I often talk about the responsibility of storytelling with my students and with other artists, and here’s a quote from p.22 of the book, where Salesses’ paraphrases a Native craft writer, Thomas King:

…King…respects the shared responsibility of storytelling, and warns us that to tell a story one way can “cure,” while to tell it another can injure.

“Craft in the Real World” - Matthew Salesses (bookshop.org)

for hearts

Almost two years ago, I was working part-time as a writer for an app where you could read in-depth summaries of mainly self-help books. One of the first books I summarized was The Life-Changing Magic of Tidying Up by Marie Kondo. I went into the book with a bit of a chip on my shoulder (I’m a contrarian and it was ALL THE BUZZ back then) and came out an obsessive tidier who still practices minimalism (so eat shit, Kirin of 2019, and maybe stop being such a dick about things just because other people like them).

In one section written specifically for her Japanese audience in regards to shrine charms, Kondo gives ideas to non-Eastern readers for having a personal shrine somewhere in your home, where you can pick your favorite, most joyful mementos and knickknacks, and create a small, personal altar in your home. This is in direct keeping with one of her main principles, the idea of turning your home into a place of joy, your own sacred space, and filling it with positive energy.

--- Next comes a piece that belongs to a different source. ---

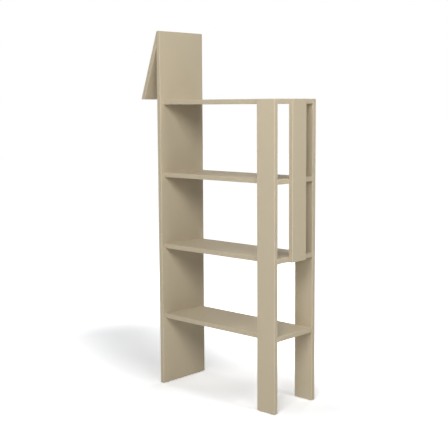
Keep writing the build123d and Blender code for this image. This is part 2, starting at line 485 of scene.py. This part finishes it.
def cam_lock_shape(values):
    """A die-cast drum: a raised rim, a cross recess and an arrow below, and a slot for its bolt."""
    shape = Shape("cam_lock", values)
    radius, top, bottom, setback = shape.pick("drum_radius", "drum_top", "drum_bottom", "setback")
    pocket, pocket_half, slot_half = shape.pick(
        "pocket_radius", "pocket_half_height", "slot_half_width"
    )
    length, width, depth = shape.pick("drive_length", "drive_width", "drive_depth")
    rim, rim_height, ease = shape.pick("rim_width", "rim_height", "rim_ease")
    face = bottom + rim_height
    outline = [
        (0.0, top),
        (radius - ease, top),
        (radius, top - ease),
        (radius, bottom + ease),
        (radius - ease * 0.3, bottom + ease * 0.3),
        (radius - ease, bottom),
        (radius - rim, bottom),
        (radius - rim - rim_height, face),
        (0.0, face),
    ]
    drum = shape.turned(outline, segments=64)
    pocket_rod = shape.rod(pocket, pocket_half * 2, (0, 0, 0))
    entry_place = shape.join(radius, 0.0, 0.0)
    entry = shape.rod(pocket_half, radius * 2, entry_place, turn=(0, pi / 2, 0))
    slot_size = shape.join(radius * 4, radius * 2, slot_half * 2)
    slot = shape.block(slot_size, shape.join(0.0, radius - slot_half, 0.0))
    drive_place = shape.join(0.0, 0.0, face)
    wing_height = depth * 2
    wing = shape.block(shape.join(length, width, wing_height), drive_place)
    other_wing = shape.block(shape.join(width, length, wing_height), drive_place)
    hub_radius = width * 1.35
    hub = shape.rod(hub_radius, wing_height, drive_place, sides=24)
    drum = shape.cut(drum, [pocket_rod, entry, slot, wing, other_wing, hub])
    arrow_size = rim * 1.5
    arrow_height = rim_height * 1.6
    arrow_place = shape.join(rim + arrow_size - radius + rim_height * 2, 0.0, face)
    arrow = shape.rod(arrow_size, arrow_height, arrow_place, turn=(0, 0, pi), sides=3)
    drum = shape.smooth(shape.together(drum, arrow))
    shape.end(shape.at_joints(shape.moved(drum, shape.join(setback, 0.0, 0.0))))
    return shape


def cam_bolt_shape(values):
    """A screwed bolt along X: a thread behind the joint face, then a collar, a shank and a head."""
    shape = Shape("cam_bolt", values)
    thread_length, thread_radius, core, pitch = shape.pick(
        "thread_length", "thread_radius", "thread_core_radius", "thread_pitch"
    )
    collar, collar_length, shank = shape.pick("collar_radius", "collar_length", "shank_radius")
    neck, neck_length, head, head_start, head_length = shape.pick(
        "neck_radius", "neck_length", "head_radius", "head_start", "head_length"
    )
    ease = shape.sizes["bolt_ease"]
    outline = [
        (0.0, head_start + head_length),
        (head - ease * 2, head_start + head_length),
        (head, head_start + head_length - ease * 2),
        (head, head_start + ease),
        (head - ease, head_start),
        (neck, head_start),
        (neck, head_start - neck_length),
        (shank - ease, head_start - neck_length),
        (shank, head_start - neck_length - ease),
        (shank, collar_length),
        (collar - ease, collar_length),
        (collar, collar_length - ease),
        (collar, ease),
        (collar - ease, 0.0),
        (core, 0.0),
    ]
    radii, heights = zip(*outline)
    last_row = len(outline) - 1
    thread_rows = 44
    point_taper = 14
    ridge_fade_at_point = 6
    ridge_fade_at_collar = 8

    def rule(row, angle):
        below = (row - last_row) / thread_rows
        height = -(below * thread_length)
        ridge = shape.maths("PINGPONG", height / pitch + angle / (2 * pi), 0.5) * 2
        at_point = (1 - below) * ridge_fade_at_point
        at_collar = below * ridge_fade_at_collar
        rod = core * ((1 - below) * point_taper).least(1.0)
        thread = rod + ridge * at_point.least(at_collar).least(1.0) * (thread_radius - core)
        on_thread = row > last_row + 0.5
        on_outline = 1 - on_thread
        outline_row = row.least(last_row)
        radius = shape.chosen(outline_row, radii) * on_outline + thread * on_thread
        place = shape.chosen(outline_row, heights) * on_outline + height * on_thread
        return radius, place

    rows = len(outline) + thread_rows
    bolt = shape.smooth(shape.revolved(rows, segments=28, rule=rule, along_x=True))
    shape.end(shape.at_joints(bolt))
    return shape


def dowel_shape(values):
    """A fluted dowel along X, with eased ends."""
    shape = Shape("dowel", values)
    radius, length, in_face, ease = shape.pick("dowel_radius", "dowel_length", "in_face", "end_ease")
    flutes, flute_depth = shape.pick("flutes", "flute_depth")
    far = length - in_face
    outline = [(0.0, far), (radius - ease, far), (radius, far - ease)]
    outline += [(radius, ease - in_face), (radius - ease, -in_face), (0.0, -in_face)]
    radii, heights = zip(*outline)

    def rule(row, angle):
        plain = shape.chosen(row, radii)
        groove = shape.maths("COSINE", angle * flutes).most(0.0) * flute_depth
        on_side = (plain > radius - ease * 0.5) * 1.0
        return plain - groove * on_side, shape.chosen(row, heights)

    dowel = shape.smooth(shape.revolved(len(outline), segments=96, rule=rule, along_x=True))
    shape.end(shape.at_joints(dowel))
    return shape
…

I’m not much for what I call “woo woo shit,” but I also now have a lot of what other people would call “woo woo shit” in my life (I am large; I contain multitudes; leave me alone). And one of them is a personal altar, a small space where I have a collection of things that make me feel like me, that remind me of people I love, and that brings me joy and a sense of the sacred.

It has been bringing me a lot of heart, and I need it right now, as most of us do—so I thought I’d share it today.

my personal altar

my personal altar

There is a fair amount going on here; though I do practice minimalism, I continue to do so mainly because I am so susceptible to hoarding anything and everything. I am also an avid list-maker, so here’s what’s in this shrine of mine, starting in the bottom left corner and going clockwise in a spiral towards the dish:

  • The Astronomer’s Apprentice skeleton embroidery (by CrimsonPins)

  • Evenstar necklace

  • Battlestar Galactica cufflink

  • A witch? conductor? woman warrior? earring

  • Silver dollar

  • Battlestar Galactica keychain

  • 1 of 2 Kirins on a stone sphere, with a spacey resin ring around its neck

  • Larger Kirin carving

  • Polaroid of M and I in Ireland, with a bracelet draped over it

  • Brass abacus

  • Small brass elephant, small brass dragon, small turtle charm barely seen

  • Disguise pen

  • Kirin necklace, with a gold-toned Kirin pin attached

  • Silver dish

  • Blue sandstone bracelet

  • Crystals: amethyst, citrine, rose quartz, clear quartz

  • Small rock from the moat of Kasteelwell

Do you have a personal shrine somewhere? What’s in yours? What would be in yours, if you made one?

Thanks for being here. As always, yours, ready to receive.